Availability: The surplus naphtha available from the Gulf region is 12 million tonnes. Of this, a whopping 80 per cent has been tied up in various contracts for Japan. Which leaves 2.4 million tonnes free. If all naphtha-based projects do finally come up, the amount of naphtha these plants will require adds up to 15 million tonnes. This is not considering the use by fertiliser companies, which is also on the rise. Singapore is the other option, but the economics of importing from there do not make sense. The upshot: the country becomes extremely vulnerable to rising prices, in a commodity of national importance. If you were to balance the dem-and-supply equation, the price of naphtha could well touch $400 per tonne (it's currently around half of that).

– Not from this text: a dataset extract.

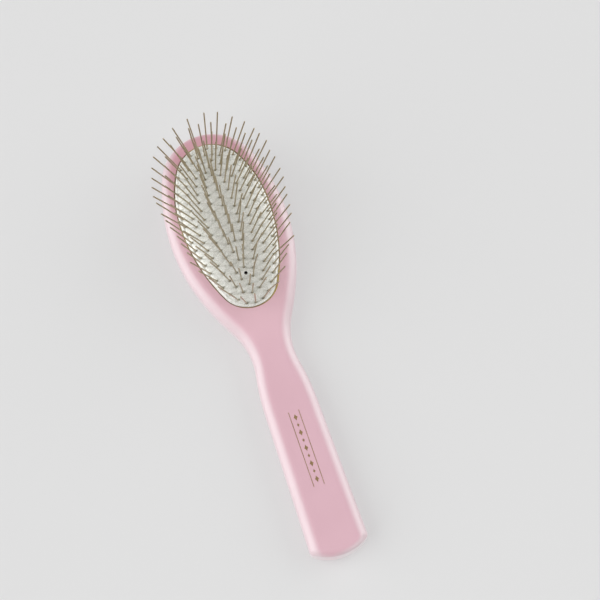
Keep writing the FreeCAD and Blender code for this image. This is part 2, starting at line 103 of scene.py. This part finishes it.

One argument in favour of naphtha-based plants is that it's easy to shift from naphtha to gas, the preferred input for power generation. But the Gas Authority of India has not been able to provide gas to fertiliser plants along the HBJ pipeline, so where is the question of gas availability to these small plants, spread across the country? Who'll bear the huge costs of laying down gas pipelines? There's the option of liquefied natural gas, but then, a lot of investment in support services like jetties, ports and tankers is needed. Currently, that is not available. It could be. But then, there's no logic of setting up capital-intensive projects on expected availability.

All these assume monstrous proportions if you consider this last bit of number-crunching. The current oil pool deficit stands at Rs 15,500 crore. The prime minister has already hinted at an inevitable oil price rise. It could be up to 30 pet cent. On the other hand, a switch from naphtha to furnace oil-based power plants for the slated 12,000 MW capacity will reduce the annual burden on the Indian exchequer by Rs 6,189 crore every year. In foreign exchange.